Quote every line from the top of the listing down to and including the line that contains "bpy.data.objects.remove(shape)".

BEGIN Given material

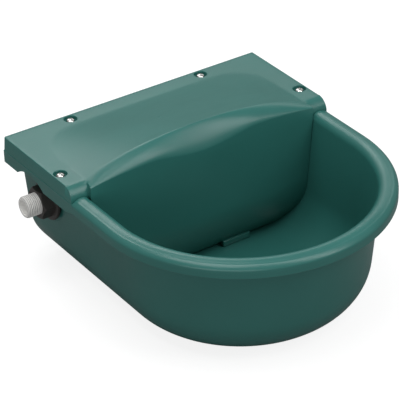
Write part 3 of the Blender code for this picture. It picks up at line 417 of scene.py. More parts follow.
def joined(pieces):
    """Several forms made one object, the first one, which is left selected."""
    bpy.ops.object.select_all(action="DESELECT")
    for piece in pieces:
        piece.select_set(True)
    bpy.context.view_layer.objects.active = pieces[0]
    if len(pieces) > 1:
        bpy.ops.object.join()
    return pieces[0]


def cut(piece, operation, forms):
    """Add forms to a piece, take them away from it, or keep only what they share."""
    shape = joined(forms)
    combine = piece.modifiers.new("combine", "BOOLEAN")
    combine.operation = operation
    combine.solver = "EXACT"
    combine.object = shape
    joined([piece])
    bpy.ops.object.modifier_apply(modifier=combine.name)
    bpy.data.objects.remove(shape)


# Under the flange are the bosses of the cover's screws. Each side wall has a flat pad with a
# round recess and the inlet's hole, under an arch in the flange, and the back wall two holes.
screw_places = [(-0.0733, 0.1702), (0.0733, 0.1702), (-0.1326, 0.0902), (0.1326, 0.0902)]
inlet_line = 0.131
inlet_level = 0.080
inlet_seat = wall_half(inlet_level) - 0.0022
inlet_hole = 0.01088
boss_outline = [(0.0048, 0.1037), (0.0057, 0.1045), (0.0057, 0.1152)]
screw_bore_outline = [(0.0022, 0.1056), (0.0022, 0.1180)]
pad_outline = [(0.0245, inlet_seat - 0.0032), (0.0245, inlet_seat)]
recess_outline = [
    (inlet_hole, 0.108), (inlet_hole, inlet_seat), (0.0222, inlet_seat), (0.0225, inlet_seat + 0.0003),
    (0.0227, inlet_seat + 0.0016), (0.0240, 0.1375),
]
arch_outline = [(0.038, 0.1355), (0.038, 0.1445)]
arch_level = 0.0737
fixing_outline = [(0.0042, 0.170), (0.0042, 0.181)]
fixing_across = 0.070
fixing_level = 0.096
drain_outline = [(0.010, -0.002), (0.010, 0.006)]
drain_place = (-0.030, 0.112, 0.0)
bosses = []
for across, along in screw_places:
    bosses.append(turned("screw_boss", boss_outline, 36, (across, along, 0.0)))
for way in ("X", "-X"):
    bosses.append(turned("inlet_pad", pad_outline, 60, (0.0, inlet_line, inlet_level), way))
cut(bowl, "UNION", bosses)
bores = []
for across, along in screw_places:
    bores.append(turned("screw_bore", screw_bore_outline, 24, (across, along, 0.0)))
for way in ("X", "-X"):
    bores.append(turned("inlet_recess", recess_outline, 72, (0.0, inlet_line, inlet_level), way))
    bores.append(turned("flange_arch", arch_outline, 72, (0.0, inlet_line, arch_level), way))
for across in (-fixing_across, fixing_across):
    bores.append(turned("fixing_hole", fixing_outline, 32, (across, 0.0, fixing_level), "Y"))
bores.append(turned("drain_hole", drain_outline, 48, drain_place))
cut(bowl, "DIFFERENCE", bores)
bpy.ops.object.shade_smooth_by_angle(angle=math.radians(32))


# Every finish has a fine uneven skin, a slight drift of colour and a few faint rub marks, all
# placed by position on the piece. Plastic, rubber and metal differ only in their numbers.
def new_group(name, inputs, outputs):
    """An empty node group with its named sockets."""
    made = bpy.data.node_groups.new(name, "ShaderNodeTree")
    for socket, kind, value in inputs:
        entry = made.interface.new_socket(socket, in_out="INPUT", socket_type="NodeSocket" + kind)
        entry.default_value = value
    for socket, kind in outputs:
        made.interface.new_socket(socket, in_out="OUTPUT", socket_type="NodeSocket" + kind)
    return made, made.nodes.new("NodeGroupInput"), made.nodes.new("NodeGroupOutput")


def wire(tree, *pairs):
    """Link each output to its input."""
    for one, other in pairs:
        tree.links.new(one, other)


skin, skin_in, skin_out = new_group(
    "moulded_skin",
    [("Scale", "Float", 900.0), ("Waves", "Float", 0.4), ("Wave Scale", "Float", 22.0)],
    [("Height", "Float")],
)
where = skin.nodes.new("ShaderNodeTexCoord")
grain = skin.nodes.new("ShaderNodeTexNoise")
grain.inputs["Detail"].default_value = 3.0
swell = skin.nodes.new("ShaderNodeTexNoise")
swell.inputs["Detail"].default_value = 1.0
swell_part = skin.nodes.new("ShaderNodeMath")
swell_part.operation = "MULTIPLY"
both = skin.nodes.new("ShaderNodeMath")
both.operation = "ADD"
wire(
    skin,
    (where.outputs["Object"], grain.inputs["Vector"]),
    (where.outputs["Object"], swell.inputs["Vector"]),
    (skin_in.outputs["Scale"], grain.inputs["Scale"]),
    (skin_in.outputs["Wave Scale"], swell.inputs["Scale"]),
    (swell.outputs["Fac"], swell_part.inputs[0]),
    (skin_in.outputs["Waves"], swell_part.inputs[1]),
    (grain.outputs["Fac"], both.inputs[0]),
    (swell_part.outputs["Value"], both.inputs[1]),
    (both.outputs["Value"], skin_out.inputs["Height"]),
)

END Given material

> _Correct result_
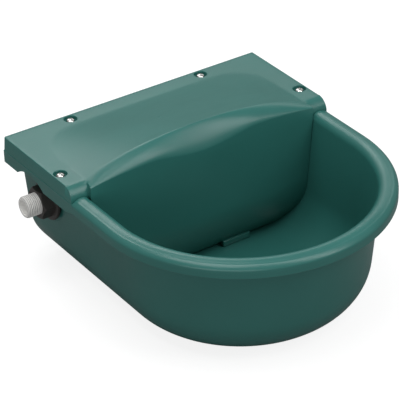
Write part 3 of the Blender code for this picture. It picks up at line 417 of scene.py. More parts follow.
def joined(pieces):
    """Several forms made one object, the first one, which is left selected."""
    bpy.ops.object.select_all(action="DESELECT")
    for piece in pieces:
        piece.select_set(True)
    bpy.context.view_layer.objects.active = pieces[0]
    if len(pieces) > 1:
        bpy.ops.object.join()
    return pieces[0]


def cut(piece, operation, forms):
    """Add forms to a piece, take them away from it, or keep only what they share."""
    shape = joined(forms)
    combine = piece.modifiers.new("combine", "BOOLEAN")
    combine.operation = operation
    combine.solver = "EXACT"
    combine.object = shape
    joined([piece])
    bpy.ops.object.modifier_apply(modifier=combine.name)
    bpy.data.objects.remove(shape)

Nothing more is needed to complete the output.